> **Exercise requirements**
Reproduce exactly the opening lines of the listing, stopping after the line that contains "import Sketcher" and including it.

> **Supplied records**
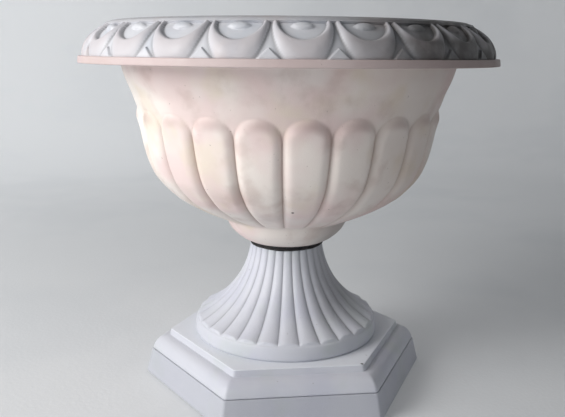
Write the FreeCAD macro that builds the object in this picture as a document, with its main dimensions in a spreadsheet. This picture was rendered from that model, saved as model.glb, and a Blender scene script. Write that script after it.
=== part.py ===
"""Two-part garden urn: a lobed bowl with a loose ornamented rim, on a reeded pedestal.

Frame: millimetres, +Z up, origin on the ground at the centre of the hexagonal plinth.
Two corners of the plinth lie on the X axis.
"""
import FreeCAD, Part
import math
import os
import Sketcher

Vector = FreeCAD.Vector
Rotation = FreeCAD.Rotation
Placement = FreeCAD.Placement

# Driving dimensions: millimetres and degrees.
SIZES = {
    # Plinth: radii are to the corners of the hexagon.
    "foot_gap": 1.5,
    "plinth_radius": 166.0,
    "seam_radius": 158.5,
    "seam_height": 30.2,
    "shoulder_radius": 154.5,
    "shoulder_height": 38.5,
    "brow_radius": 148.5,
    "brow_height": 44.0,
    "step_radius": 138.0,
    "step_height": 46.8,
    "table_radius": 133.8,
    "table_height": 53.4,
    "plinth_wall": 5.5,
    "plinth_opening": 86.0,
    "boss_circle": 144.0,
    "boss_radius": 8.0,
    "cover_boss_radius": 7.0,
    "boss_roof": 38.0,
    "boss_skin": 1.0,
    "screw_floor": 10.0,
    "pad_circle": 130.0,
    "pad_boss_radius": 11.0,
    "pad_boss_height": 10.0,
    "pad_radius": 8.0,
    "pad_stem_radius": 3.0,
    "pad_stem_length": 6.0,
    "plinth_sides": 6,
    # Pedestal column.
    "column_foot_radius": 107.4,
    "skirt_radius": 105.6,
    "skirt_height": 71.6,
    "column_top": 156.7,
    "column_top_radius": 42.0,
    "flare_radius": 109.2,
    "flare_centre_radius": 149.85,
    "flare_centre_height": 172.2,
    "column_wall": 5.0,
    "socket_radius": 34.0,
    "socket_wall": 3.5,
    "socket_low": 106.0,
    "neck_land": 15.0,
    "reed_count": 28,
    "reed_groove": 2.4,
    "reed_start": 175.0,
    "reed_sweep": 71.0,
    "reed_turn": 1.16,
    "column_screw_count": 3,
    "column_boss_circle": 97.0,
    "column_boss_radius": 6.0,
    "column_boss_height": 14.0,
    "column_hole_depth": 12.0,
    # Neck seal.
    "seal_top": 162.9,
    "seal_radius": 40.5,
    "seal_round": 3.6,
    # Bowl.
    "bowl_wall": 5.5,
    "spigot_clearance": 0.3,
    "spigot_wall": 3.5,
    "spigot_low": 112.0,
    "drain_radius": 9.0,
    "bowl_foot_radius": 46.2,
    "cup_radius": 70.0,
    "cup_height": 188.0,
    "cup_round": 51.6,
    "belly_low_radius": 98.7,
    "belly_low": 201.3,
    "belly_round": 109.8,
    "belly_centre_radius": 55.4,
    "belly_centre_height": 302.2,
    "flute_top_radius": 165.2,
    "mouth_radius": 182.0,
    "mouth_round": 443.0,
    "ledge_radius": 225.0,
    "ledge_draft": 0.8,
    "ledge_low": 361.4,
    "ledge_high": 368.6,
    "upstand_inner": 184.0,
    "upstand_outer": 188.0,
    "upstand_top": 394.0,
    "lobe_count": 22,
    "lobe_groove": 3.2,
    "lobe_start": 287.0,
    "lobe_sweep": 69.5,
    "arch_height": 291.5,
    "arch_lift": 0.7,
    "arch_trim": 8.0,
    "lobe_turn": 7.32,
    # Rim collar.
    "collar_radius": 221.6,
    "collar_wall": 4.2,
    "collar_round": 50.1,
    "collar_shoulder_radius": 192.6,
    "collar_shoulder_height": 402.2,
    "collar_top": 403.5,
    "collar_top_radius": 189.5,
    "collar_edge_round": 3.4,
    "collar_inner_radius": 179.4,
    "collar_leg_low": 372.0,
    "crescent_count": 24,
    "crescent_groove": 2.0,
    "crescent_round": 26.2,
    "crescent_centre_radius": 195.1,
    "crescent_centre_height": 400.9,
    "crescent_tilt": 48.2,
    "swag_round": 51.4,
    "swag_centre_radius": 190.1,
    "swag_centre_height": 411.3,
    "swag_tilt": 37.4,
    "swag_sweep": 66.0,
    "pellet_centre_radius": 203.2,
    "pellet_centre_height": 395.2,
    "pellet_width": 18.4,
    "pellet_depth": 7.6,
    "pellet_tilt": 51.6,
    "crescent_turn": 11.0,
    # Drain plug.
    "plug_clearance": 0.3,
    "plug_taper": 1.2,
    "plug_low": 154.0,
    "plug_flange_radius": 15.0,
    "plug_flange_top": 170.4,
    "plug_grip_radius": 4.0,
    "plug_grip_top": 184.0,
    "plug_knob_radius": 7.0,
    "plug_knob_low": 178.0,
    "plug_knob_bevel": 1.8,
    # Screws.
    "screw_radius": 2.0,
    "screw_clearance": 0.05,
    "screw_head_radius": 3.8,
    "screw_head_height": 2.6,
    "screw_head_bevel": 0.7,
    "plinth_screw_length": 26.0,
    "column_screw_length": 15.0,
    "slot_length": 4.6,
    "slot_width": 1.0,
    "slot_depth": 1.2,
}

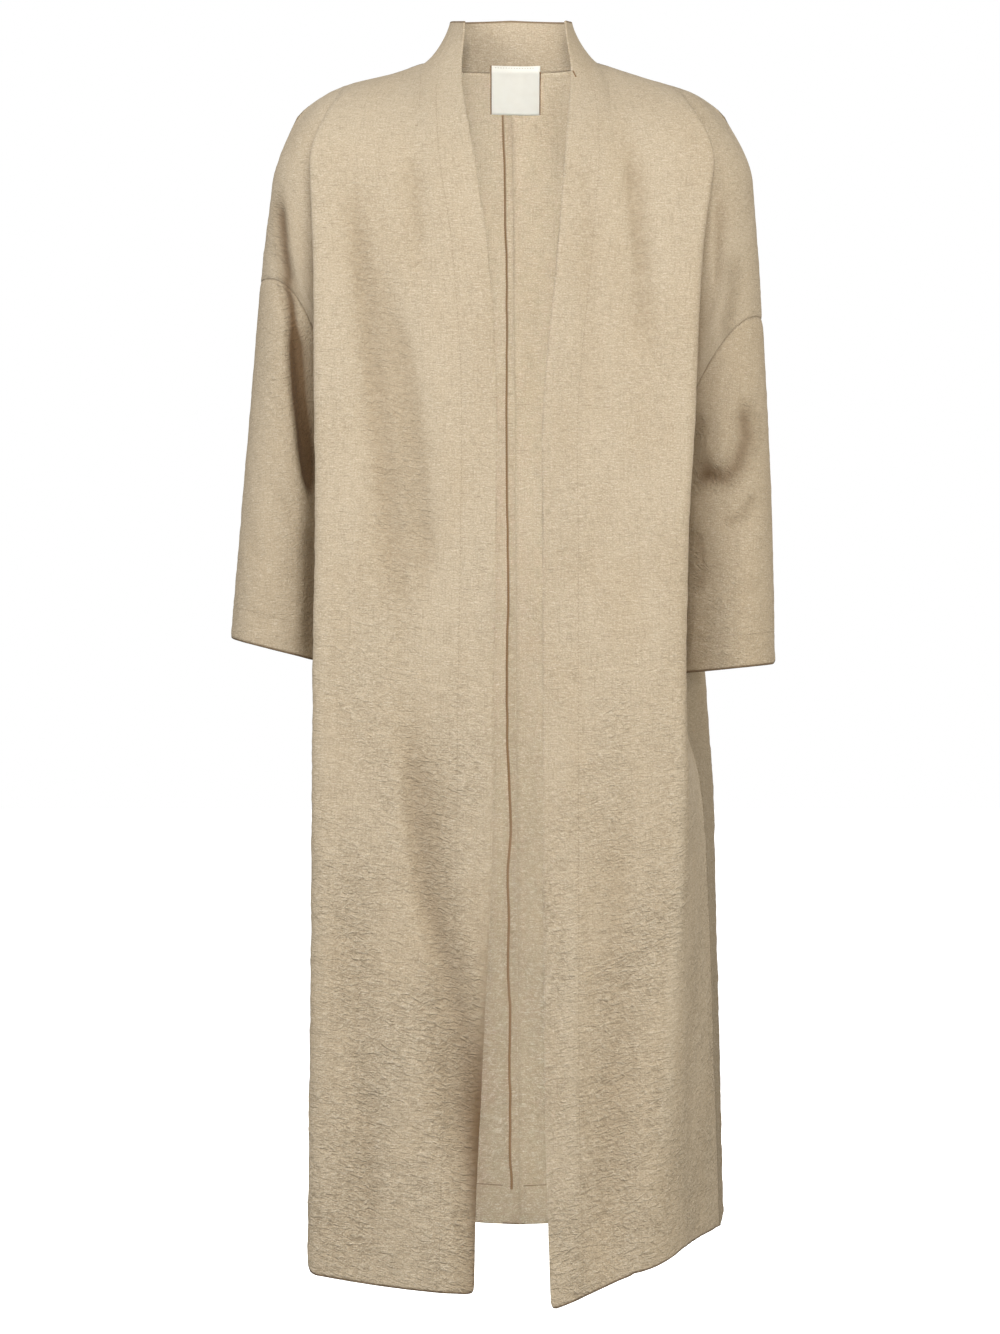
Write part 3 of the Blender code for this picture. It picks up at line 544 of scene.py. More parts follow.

> **Correct response**
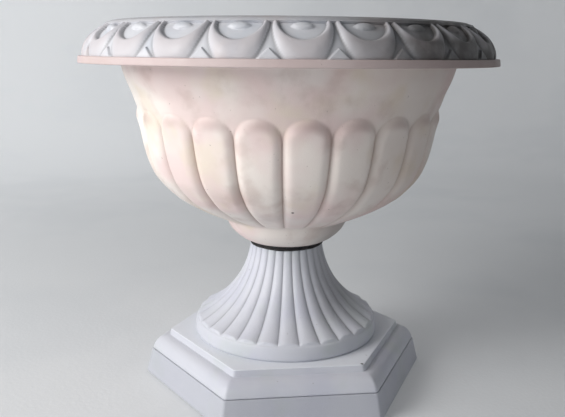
Write the FreeCAD macro that builds the object in this picture as a document, with its main dimensions in a spreadsheet. This picture was rendered from that model, saved as model.glb, and a Blender scene script. Write that script after it.
=== part.py ===
"""Two-part garden urn: a lobed bowl with a loose ornamented rim, on a reeded pedestal.

Frame: millimetres, +Z up, origin on the ground at the centre of the hexagonal plinth.
Two corners of the plinth lie on the X axis.
"""
import FreeCAD, Part
import math
import os
import Sketcher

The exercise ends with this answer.